DE: Right, the last film you directed was Cold Around the Heart in 1997 [starring David Caruso and Kelly Lynch]. Was that a good experience?
JR: No not at all. I didn’t enjoy it and that’s why I took some time off from it. I also wanted to establish myself as a writer. Directing is not fun, its not easy and if I do it again, I want to do it with something that I feel passionate about and not just take any old thing and direct it. There were actors who were not entirely pleasant. Why do it when I could do something else?
DE: What’s your next novel going to be?
JR: It’s going to be called The Drift, its another hard-boiled fiction. It will be out in the fall.
DE: So you’re going to back to crime. A Conversation With The Mann is kind of unclassifiable as a genre, so is hard-boiled fiction you’re favorite genre to work in?
JR: I enjoy it and I know I can do it well. But I do like mixing it up and in the future I will do novels that aren’t hard-boiled fiction.
DE: How did you first realize that you had broken away from being a stand-up and become a real novelist?
JR: Well a few years ago the comedian Jamie Foxx did a movie called Bait [directed by Training Day director, Antoine Fuqua]. Someone at the Los Angeles Times wrote a bad review of that movie and I never met the reviewer but he said something to the effect of, maybe next time Jamie Foxx will be in something written by John Ridley whose titles of his books, like Everybody Smokes In Hell, are better than anything in this movie. I thought, wow I’ve become a cultural touchstone. That’s when I knew I had some level of notoriety.
DE: Are people looking at your work in Hollywood since Halle Berry and Denzel Washington won Academy Awards this year?

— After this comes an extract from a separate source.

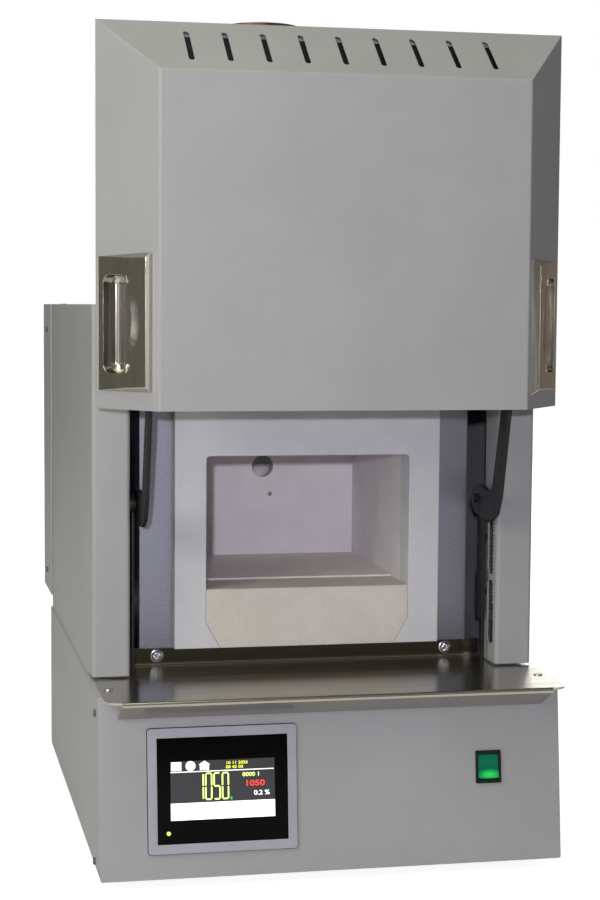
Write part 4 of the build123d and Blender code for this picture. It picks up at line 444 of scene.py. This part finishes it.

JR: Fortunately I’ve been able to make a name for myself behind the scenes regardless of my race. There are a lot of people in Hollywood and they’re not bigots but they may be myopic in a sense. But they care about the commerce and they’ve come to know that I’m a solid writer regardless of my color. I hope that what happened with Halle and Denzel is that it will help get more black people in front of the camera. Those are two actors who were getting plenty of work even before they won those awards.